Kate shook her head numbly. "I won't be alone." she whispered, reaching forward to give them quick hugs, "Thank you, guys." she waved them goodbye, then walked inside, clutching the ice cream to her chest.

She didn't take a detour to her apartment, instead taking the twenty minute walk to the villas, the punishing cold like a balm on her rattled nerves, numbing her skin and her emotions so long as she walked. She calmly entered the cottage, locking the door with trembling hands, and then placed the ice cream on the counter to fetch a spoon.

She stabbed the spoon in the ice cream and stared down at it, and just like that, felt her composure slipping away. Hot tears streamed down her face into the bucket, and she hiccuped and sobbed like a child, unable to suppress the tide of emotion.

All those years of therapy, she thought, stabbing her spoon into the ice cream and gouging out a huge scoop, and she still couldn't turn off her feelings towards them. She stuck the spoon in her mouth, messily sucking the glob. But was it really possible? Luke was...someone she couldn't define, but Will was her brother. Could someone really turn off their feelings for their own flesh and blood? Someone who had spent their whole childhood coddling you before doing a jarring one eighty?

She couldn't believe how much older he had looked, how whole and healthy and, before he had noticed she was around...happy. But then, there had been edges of roughness too, in the shadows under his eyes, the cruelty in his smile, the coldness of his eyes. He wasn't the Will who had returned baby sparrows to their nests when they had fallen out because it had upset her. He wasn't the Will who had found her crying over a rip in her only doll and had awkwardly wielded the needle to sow it back together. And he certainly wasn't the Will who had kissed her forehead every night before sending her to bed, ignoring the jeers of boys who had ribbed him for being too soft.

He wasn't her Will, but he was her brother, and the sight of him shouldn't have made all those memories crystal clear when the last eight years she had spent had been obsessing over his final bad deed. But it did.

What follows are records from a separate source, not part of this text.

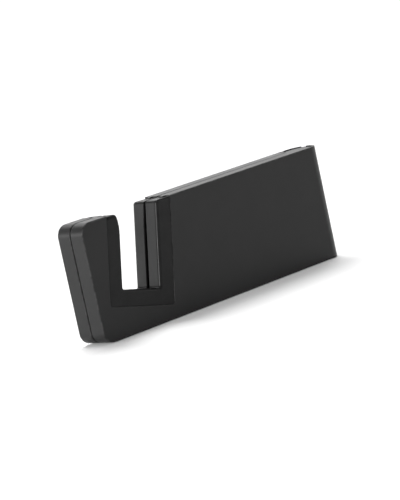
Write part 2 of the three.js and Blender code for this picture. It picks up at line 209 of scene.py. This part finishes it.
def map_range(tree, source, low, high, to_low, to_high, smooth=False):
    """source, from low..high, mapped to to_low..to_high and held there."""
    node = tree.nodes.new("ShaderNodeMapRange")
    node.clamp = True
    if smooth:
        node.interpolation_type = "SMOOTHSTEP"
    feed(tree, node.inputs["Value"], source)
    for name, value in (("From Min", low), ("From Max", high), ("To Min", to_low), ("To Max", to_high)):
        feed(tree, node.inputs[name], value)
    return node.outputs["Result"]


class Nodes:
    """A material's node tree, with short calls for the nodes used here."""

    def __init__(self, name):
        self.material = bpy.data.materials.new(name)
        self.material.use_nodes = True
        self.tree = self.material.node_tree
        self.shader = self.tree.nodes["Principled BSDF"]
        self.place = self.tree.nodes.new("ShaderNodeTexCoord").outputs["Object"]

    def give(self, name, value):
        """Sets one of the shader's own sockets."""
        feed(self.tree, self.shader.inputs[name], value)

    def noise(self, feature, detail=2.0, roughness=0.5):
        """Noise with features of that size in metres, from 0 to 1."""
        node = self.tree.nodes.new("ShaderNodeTexNoise")
        feed(self.tree, node.inputs["Vector"], self.place)
        node.inputs["Scale"].default_value = 1 / feature
        node.inputs["Detail"].default_value = detail
        node.inputs["Roughness"].default_value = roughness
        return node.outputs["Fac"]

    def cells(self, feature):
        """Distance to the nearest of many scattered points, for a pitted grain."""
        node = self.tree.nodes.new("ShaderNodeTexVoronoi")
        feed(self.tree, node.inputs["Vector"], self.place)
        node.inputs["Scale"].default_value = 1 / feature
        return node.outputs["Distance"]

    def attribute(self, name):
        """A number stored on the mesh's points."""
        node = self.tree.nodes.new("ShaderNodeAttribute")
        node.attribute_name = name
        return node.outputs["Fac"]

    def compute(self, operation, first, second):
        """A sum, difference or product of two numbers or outputs."""
        node = self.tree.nodes.new("ShaderNodeMath")
        node.operation = operation
        feed(self.tree, node.inputs[0], first)
        feed(self.tree, node.inputs[1], second)
        return node.outputs[0]

    def spread(self, source, low, high, to_low, to_high):
        """source, from low..high, mapped to to_low..to_high and held there."""
        return map_range(self.tree, source, low, high, to_low, to_high)

    def mix(self, share, first, second):
        """A colour from first to second as share goes from 0 to 1. Each is a grey or an output."""
        node = self.tree.nodes.new("ShaderNodeMix")
        node.data_type = "RGBA"
        feed(self.tree, node.inputs["Factor"], share)
        for place, value in ((MIX_FIRST, first), (MIX_SECOND, second)):
            colour = (value, value, value, 1) if isinstance(value, float) else value
            feed(self.tree, node.inputs[place], colour)
        return node.outputs[MIX_RESULT]

    def bump(self, height, depth, under=None):
        """Relief of that depth in metres, over the relief under it."""
        node = self.tree.nodes.new("ShaderNodeBump")
        node.inputs["Distance"].default_value = depth
        feed(self.tree, node.inputs["Height"], height)
        if under is not None:
            feed(self.tree, node.inputs["Normal"], under)
        self.give("Normal", node.outputs["Normal"])
        return node.outputs["Normal"]


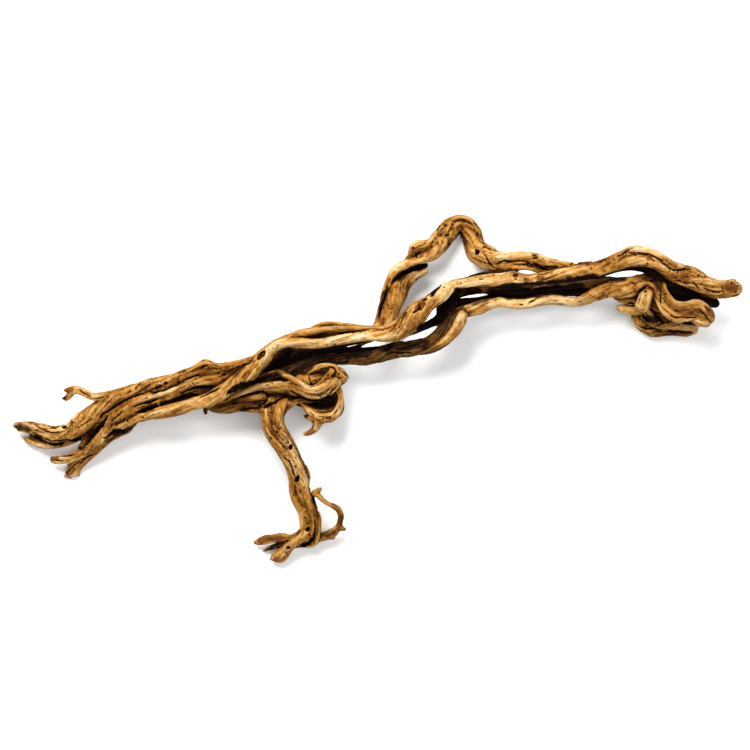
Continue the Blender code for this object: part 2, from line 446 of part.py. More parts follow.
        (210, 380, 24, 7), (238, 376, 25, 7.4), (264, 369, 25, 7.6), (290, 360, 24, 7.4),
        (316, 352.6, 26, 6.6), (342, 350, 30, 5.6),
    ],
    "under_right": [
        (150, 384, 36, 6), (176, 380.6, 36, 6), (204, 374, 37, 6.4), (230, 371, 38, 7),
        (252, 366, 40, 7), (270, 358.6, 43, 7), (284, 350, 46, 6), (300, 344.4, 50, 4.8),
        (320, 344, 54, 4.6),
    ],
}

# Knot holes and pits: (x, y, height of the centre, half length, half width, half depth, turn in degrees).
HOLES = {
    "front_stem_eye": (262, 355, 70, 6.5, 3.2, 7, 50),
    "front_stem_knot": (420.5, 308, 72, 6, 3.4, 7, 40),
    "arch_hollow": (413, 269, 31, 8, 2.6, 8, 12),
    "arch_hole": (477.5, 252, 34, 2.6, 2.6, 8, 0),
    "leg_eye": (297, 479.5, 46, 4.4, 2.2, 6, 75),
    "leg_foot_eye": (307.4, 530, 31, 2.8, 2.2, 6, 0),
    "leg_top_eye": (291, 447, 56, 3, 2, 5, 60),
    "toe_eye": (288, 548.5, 23, 2.4, 1.8, 5, 0),
    "root_eye": (64, 427.4, 35, 2.6, 1.8, 5, 0),
}

SIDES = 10
SPACING = 0.9
SHORTEST_STEP = 3.0
LONGEST_STEP = 6.0
TIP_LENGTH = 0.55

# Shallow flutes that wind round each stem.
FLUTES = 3
FLUTE_DEPTH = 0.07
FLUTE_TWIST = 0.045

# Fusing: neighbouring stems grow together over this distance, and the body keeps this many facets.
FUSE = 1.5 * MM
FACETS = 10600
FLOOR_BOX = 2.0

WOOD = (0.42, 0.235, 0.075, 1.0)


def clear_scene():
    for item in list(bpy.data.objects):
        bpy.data.objects.remove(item, do_unlink=True)


def on_sheet(x, y, height):
    """A point of the sheet in the part's own frame, in metres."""
    return Vector(((x - SHEET_ORIGIN[0]) * MM, (SHEET_ORIGIN[1] - y) * MM, height * MM))


def curve_point(points, place):
    """A point of the smooth curve through a route; its fourth number is the half thickness."""
    last = len(points) - 1
    start = min(int(place), last - 1)
    t = place - start
    before = points[max(start - 1, 0)]
    after = points[min(start + 2, last)]
    values = []
    for a, b, c, d in zip(before, points[start], points[start + 1], after):
        value = b + 0.5 * t * (c - a + t * (2 * a - 5 * b + 4 * c - d + t * (3 * (b - c) + d - a)))
        values.append(value)
    return values


def sample_route(points):
    """Rings along a route, closer together where the stem is thin."""
    fine = [curve_point(points, step / 12) for step in range(12 * (len(points) - 1) + 1)]
    rings = [fine[0]]
    gone = 0.0
    for previous, current in zip(fine, fine[1:]):
        gone += math.dist(previous[:3], current[:3])
        if gone >= min(max(SPACING * current[3], SHORTEST_STEP), LONGEST_STEP):
            rings.append(current)
            gone = 0.0
    if gone > 0.0:
        if gone < SHORTEST_STEP / 2 and len(rings) > 2:
            rings.pop()
        rings.append(fine[-1])
    return rings


def ring_axes(centres, index):
    """The direction along a stem at one of its rings, and the two across it."""
    ahead = centres[min(index + 1, len(centres) - 1)]
    behind = centres[max(index - 1, 0)]
    along = (ahead - behind).normalized()
    across = Vector((0, 0, 1)).cross(along).normalized()
    return along, across, along.cross(across)


def add_tube(name, collection, phase):
    """Sweep one route into a closed, fluted tube with pointed ends."""
    samples = sample_route(ROUTES[name])
    centres = [on_sheet(*sample[:3]) for sample in samples]
    mesh = bmesh.new()
    rings = []
    distance = 0.0
    for index, centre in enumerate(centres):
        if index:
            distance += math.dist(samples[index][:3], samples[index - 1][:3])
        along, across, up = ring_axes(centres, index)
        ring = []
        for step in range(SIDES):
            angle = math.tau * step / SIDES
            flute = 1 + FLUTE_DEPTH * math.cos(FLUTES * angle + phase + FLUTE_TWIST * distance)
            spoke = across * math.cos(angle) + up * math.sin(angle)
            ring.append(mesh.verts.new(centre + spoke * samples[index][3] * flute * MM))
        rings.append(ring)
    for ring, following in zip(rings, rings[1:]):
        for step in range(SIDES):
            after = (step + 1) % SIDES
            mesh.faces.new((ring[step], ring[after], following[step]))
            mesh.faces.new((ring[after], following[after], following[step]))
    for end, direction in ((0, -1), (len(rings) - 1, 1)):
        along = ring_axes(centres, end)[0]
        reach = direction * samples[end][3] * TIP_LENGTH * MM
        tip = mesh.verts.new(centres[end] + along * reach)
        for step in range(SIDES):
            mesh.faces.new((rings[end][step], rings[end][(step + 1) % SIDES], tip))
    bmesh.ops.recalc_face_normals(mesh, faces=mesh.faces)
    return as_object(name, mesh, collection)


def as_object(name, mesh, collection):
    data = bpy.data.meshes.new(name)
    mesh.to_mesh(data)
    mesh.free()
    item = bpy.data.objects.new(name, data)
    collection.objects.link(item)
    return item


def add_hole(name, hole, collection):
    """An egg-shaped cutter."""
    x, y, height, half_length, half_width, half_depth, turn = hole
    mesh = bmesh.new()
    bmesh.ops.create_icosphere(mesh, subdivisions=1, radius=1.0)
    size = Matrix.Diagonal((half_length * MM, half_width * MM, half_depth * MM, 1.0))
    place = Matrix.Translation(on_sheet(x, y, height)) @ Matrix.Rotation(math.radians(turn), 4, "Z")
    bmesh.ops.transform(mesh, matrix=place @ size, verts=mesh.verts)
    return as_object(name, mesh, collection)


def add_floor_box(collection):
    """A box below the surface that the branch lies on."""
    mesh = bmesh.new()
    bmesh.ops.create_cube(mesh, size=FLOOR_BOX)
    bmesh.ops.translate(mesh, vec=(0, 0, -FLOOR_BOX / 2), verts=mesh.verts)
    return as_object("floor_box", mesh, collection)


def apply_modifiers(item):
    """Replace an object's mesh with what its modifiers make of it."""
    evaluated = item.evaluated_get(bpy.context.evaluated_depsgraph_get())
    result = bpy.data.meshes.new_from_object(evaluated)
    item.modifiers.clear()
    item.data = result


def combine(item, operation, collection):
    """Join an object with a whole collection or cut it, then remove the collection's objects."""
    modifier = item.modifiers.new(operation, "BOOLEAN")
    modifier.operation = operation
    modifier.operand_type = "COLLECTION"
    modifier.collection = collection
    modifier.solver = "EXACT"
    apply_modifiers(item)
    for used in list(collection.objects):
        bpy.data.objects.remove(used, do_unlink=True)
    bpy.data.collections.remove(collection)


def fuse(item):
    """Let the joined stems grow together, and spread the facets evenly."""
    even = item.modifiers.new("even", "REMESH")
    even.mode = "VOXEL"
    even.voxel_size = FUSE
    apply_modifiers(item)
    keep_outer_body(item)
    fewer = item.modifiers.new("fewer", "DECIMATE")
    fewer.ratio = FACETS / len(item.data.polygons)
    fewer.use_collapse_triangulate = True
    apply_modifiers(item)


def shell_span(shell):
    xs = [vert.co.x for face in shell for vert in face.verts]
    return max(xs) - min(xs)


def keep_outer_body(item):
    """Fill sealed hollows and drop loose scraps: only the longest closed surface stays."""
    mesh = bmesh.new()
    mesh.from_mesh(item.data)
    unseen = set(mesh.faces)
    shells = []
    while unseen:
        shell = [unseen.pop()]
        for face in shell:
            for edge in face.edges:
                for other in edge.link_faces:
                    if other in unseen:
                        unseen.discard(other)
                        shell.append(other)
        shells.append(shell)
    shells.sort(key=shell_span, reverse=True)
    for shell in shells[1:]:
        bmesh.ops.delete(mesh, geom=shell, context="FACES")
    bmesh.ops.triangulate(mesh, faces=mesh.faces)
    mesh.to_mesh(item.data)
    mesh.free()


def wood_material():
    wood = bpy.data.materials.new("wood")
    wood.use_nodes = True
    shader = wood.node_tree.nodes["Principled BSDF"]
    shader.inputs["Base Color"].default_value = WOOD
    shader.inputs["Roughness"].default_value = 0.6
    shader.inputs["Metallic"].default_value = 0.0
    wood.diffuse_color = WOOD
    return wood


def new_collection(name):
    collection = bpy.data.collections.new(name)
    bpy.context.scene.collection.children.link(collection)
    return collection


def main():
    clear_scene()
    stems = new_collection("stems")
    for number, name in enumerate(ROUTES):
        add_tube(name, stems, 1.7 * number)
    branch = stems.objects["rail"]
    bpy.context.scene.collection.objects.link(branch)
    stems.objects.unlink(branch)
    combine(branch, "UNION", stems)
    keep_outer_body(branch)
    fuse(branch)
    cutters = new_collection("cutters")
    add_floor_box(cutters)
    for name, hole in HOLES.items():
        add_hole(name, hole, cutters)
    combine(branch, "DIFFERENCE", cutters)
    keep_outer_body(branch)
    branch.name = "branch"
    branch.data.name = "branch"
    branch.data.shade_smooth()
    branch.data.set_sharp_from_angle(angle=math.radians(50))
    branch.data.materials.clear()
    branch.data.materials.append(wood_material())


main()
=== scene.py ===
"""The dressed model of a dried, twisted vine branch, lying on a pale surface and seen from above.

The branch is a bundle of stems that grew round each other and fused. Every stem is a route through
space with its own thickness. The routes fill a distance field, which gets winding ridges, cracks, worm
holes and knots before its surface is taken, so that the grain follows each stem.
"""

import math

import bpy
import numpy as np
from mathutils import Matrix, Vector


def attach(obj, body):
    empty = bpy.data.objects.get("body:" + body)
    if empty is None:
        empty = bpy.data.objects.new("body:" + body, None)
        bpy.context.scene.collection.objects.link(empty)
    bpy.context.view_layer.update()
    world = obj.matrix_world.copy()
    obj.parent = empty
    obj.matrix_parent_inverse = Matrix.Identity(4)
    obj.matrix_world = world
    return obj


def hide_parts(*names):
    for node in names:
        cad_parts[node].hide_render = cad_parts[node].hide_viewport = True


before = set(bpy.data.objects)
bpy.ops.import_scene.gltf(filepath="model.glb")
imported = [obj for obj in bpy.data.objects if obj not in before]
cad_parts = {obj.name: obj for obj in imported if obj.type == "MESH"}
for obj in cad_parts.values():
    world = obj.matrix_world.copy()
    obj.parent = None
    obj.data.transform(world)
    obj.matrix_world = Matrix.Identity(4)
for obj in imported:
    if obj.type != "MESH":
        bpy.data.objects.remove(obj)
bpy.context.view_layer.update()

MM = 0.001

# The middle of the branch on the sheet, which becomes the origin.
SHEET_ORIGIN = (376.0, 388.5)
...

She remembered the night her parents had died and the sirens blaring outside their house when the cops had come to find the children. The cops had been relaying the news to Will politely, respectful towards him despite his age, when Kate had woken up by the noise and had followed it, clutching her doll to herself and walking to her brother like a little ghost in her childish nightgown.

"S'matter, Will?" she had asked, slipping her hand in his and pressing close to him shyly when she had noticed the strangers eyeing her with compassion, "Did Mommy and Daddy come back?"

His voice had been low, broken, "Mommy and Daddy aren't coming back, Kate. It's just us."

She had instinctively pressed closer to him, "Did they go to a vacation again? Will they send over a babysitter to take care of us like before?"

Will had looked at her, his eyes blue and endless, and even as a child conviction had rung in his words, "Don't worry, Kate. I will take care of you."